*INSTRUCTIONS FOR THE TASK*: Print the listing below exactly.

■ ■ ■ ■ ■

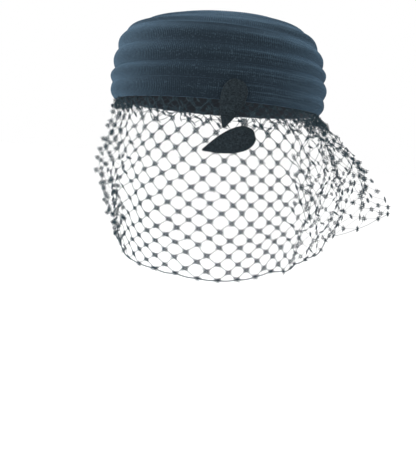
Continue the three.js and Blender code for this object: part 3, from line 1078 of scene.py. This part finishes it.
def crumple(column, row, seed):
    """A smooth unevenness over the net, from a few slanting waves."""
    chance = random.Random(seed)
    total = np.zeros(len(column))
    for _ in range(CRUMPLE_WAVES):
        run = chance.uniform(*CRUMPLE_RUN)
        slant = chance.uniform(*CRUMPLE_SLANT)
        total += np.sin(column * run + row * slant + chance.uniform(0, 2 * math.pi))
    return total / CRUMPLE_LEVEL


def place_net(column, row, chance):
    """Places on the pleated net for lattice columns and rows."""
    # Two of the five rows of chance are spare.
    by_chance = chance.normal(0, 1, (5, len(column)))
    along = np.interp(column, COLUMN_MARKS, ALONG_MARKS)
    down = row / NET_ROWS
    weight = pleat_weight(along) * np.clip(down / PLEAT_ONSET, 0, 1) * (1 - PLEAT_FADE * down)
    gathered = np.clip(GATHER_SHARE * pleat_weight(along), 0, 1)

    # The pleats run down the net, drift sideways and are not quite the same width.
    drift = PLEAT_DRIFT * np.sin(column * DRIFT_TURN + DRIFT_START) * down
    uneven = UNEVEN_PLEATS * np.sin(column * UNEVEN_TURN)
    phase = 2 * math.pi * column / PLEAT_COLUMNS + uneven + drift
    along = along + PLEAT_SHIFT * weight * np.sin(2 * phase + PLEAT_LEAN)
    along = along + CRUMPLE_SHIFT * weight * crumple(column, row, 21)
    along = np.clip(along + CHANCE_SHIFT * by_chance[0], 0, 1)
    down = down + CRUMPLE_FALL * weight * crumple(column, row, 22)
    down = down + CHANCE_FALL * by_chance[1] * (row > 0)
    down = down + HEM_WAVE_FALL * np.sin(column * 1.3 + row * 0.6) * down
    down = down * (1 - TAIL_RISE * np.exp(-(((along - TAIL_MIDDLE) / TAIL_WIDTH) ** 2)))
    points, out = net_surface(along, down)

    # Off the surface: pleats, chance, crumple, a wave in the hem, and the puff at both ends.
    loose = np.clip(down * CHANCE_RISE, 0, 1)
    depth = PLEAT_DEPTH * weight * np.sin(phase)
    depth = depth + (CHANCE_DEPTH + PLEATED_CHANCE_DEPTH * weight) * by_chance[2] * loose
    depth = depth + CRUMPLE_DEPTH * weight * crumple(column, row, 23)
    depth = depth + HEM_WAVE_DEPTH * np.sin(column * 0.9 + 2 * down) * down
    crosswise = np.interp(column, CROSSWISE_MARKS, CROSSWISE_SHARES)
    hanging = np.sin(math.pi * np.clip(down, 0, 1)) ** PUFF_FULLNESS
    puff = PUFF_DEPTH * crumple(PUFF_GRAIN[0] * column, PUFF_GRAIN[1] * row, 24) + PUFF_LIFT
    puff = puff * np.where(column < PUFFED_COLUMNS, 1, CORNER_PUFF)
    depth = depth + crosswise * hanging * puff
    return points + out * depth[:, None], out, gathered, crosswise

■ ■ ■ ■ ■

*THE REPLY*:
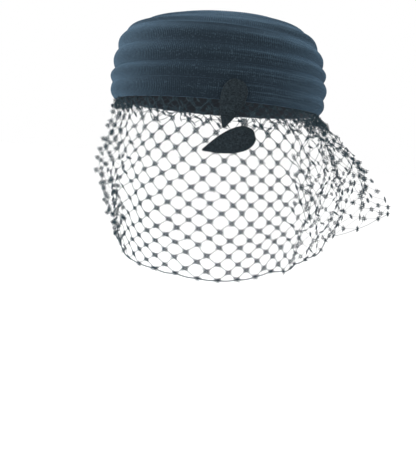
Continue the three.js and Blender code for this object: part 3, from line 1078 of scene.py. This part finishes it.
def crumple(column, row, seed):
    """A smooth unevenness over the net, from a few slanting waves."""
    chance = random.Random(seed)
    total = np.zeros(len(column))
    for _ in range(CRUMPLE_WAVES):
        run = chance.uniform(*CRUMPLE_RUN)
        slant = chance.uniform(*CRUMPLE_SLANT)
        total += np.sin(column * run + row * slant + chance.uniform(0, 2 * math.pi))
    return total / CRUMPLE_LEVEL


def place_net(column, row, chance):
    """Places on the pleated net for lattice columns and rows."""
    # Two of the five rows of chance are spare.
    by_chance = chance.normal(0, 1, (5, len(column)))
    along = np.interp(column, COLUMN_MARKS, ALONG_MARKS)
    down = row / NET_ROWS
    weight = pleat_weight(along) * np.clip(down / PLEAT_ONSET, 0, 1) * (1 - PLEAT_FADE * down)
    gathered = np.clip(GATHER_SHARE * pleat_weight(along), 0, 1)

    # The pleats run down the net, drift sideways and are not quite the same width.
    drift = PLEAT_DRIFT * np.sin(column * DRIFT_TURN + DRIFT_START) * down
    uneven = UNEVEN_PLEATS * np.sin(column * UNEVEN_TURN)
    phase = 2 * math.pi * column / PLEAT_COLUMNS + uneven + drift
    along = along + PLEAT_SHIFT * weight * np.sin(2 * phase + PLEAT_LEAN)
    along = along + CRUMPLE_SHIFT * weight * crumple(column, row, 21)
    along = np.clip(along + CHANCE_SHIFT * by_chance[0], 0, 1)
    down = down + CRUMPLE_FALL * weight * crumple(column, row, 22)
    down = down + CHANCE_FALL * by_chance[1] * (row > 0)
    down = down + HEM_WAVE_FALL * np.sin(column * 1.3 + row * 0.6) * down
    down = down * (1 - TAIL_RISE * np.exp(-(((along - TAIL_MIDDLE) / TAIL_WIDTH) ** 2)))
    points, out = net_surface(along, down)

    # Off the surface: pleats, chance, crumple, a wave in the hem, and the puff at both ends.
    loose = np.clip(down * CHANCE_RISE, 0, 1)
    depth = PLEAT_DEPTH * weight * np.sin(phase)
    depth = depth + (CHANCE_DEPTH + PLEATED_CHANCE_DEPTH * weight) * by_chance[2] * loose
    depth = depth + CRUMPLE_DEPTH * weight * crumple(column, row, 23)
    depth = depth + HEM_WAVE_DEPTH * np.sin(column * 0.9 + 2 * down) * down
    crosswise = np.interp(column, CROSSWISE_MARKS, CROSSWISE_SHARES)
    hanging = np.sin(math.pi * np.clip(down, 0, 1)) ** PUFF_FULLNESS
    puff = PUFF_DEPTH * crumple(PUFF_GRAIN[0] * column, PUFF_GRAIN[1] * row, 24) + PUFF_LIFT
    puff = puff * np.where(column < PUFFED_COLUMNS, 1, CORNER_PUFF)
    depth = depth + crosswise * hanging * puff
    return points + out * depth[:, None], out, gathered, crosswise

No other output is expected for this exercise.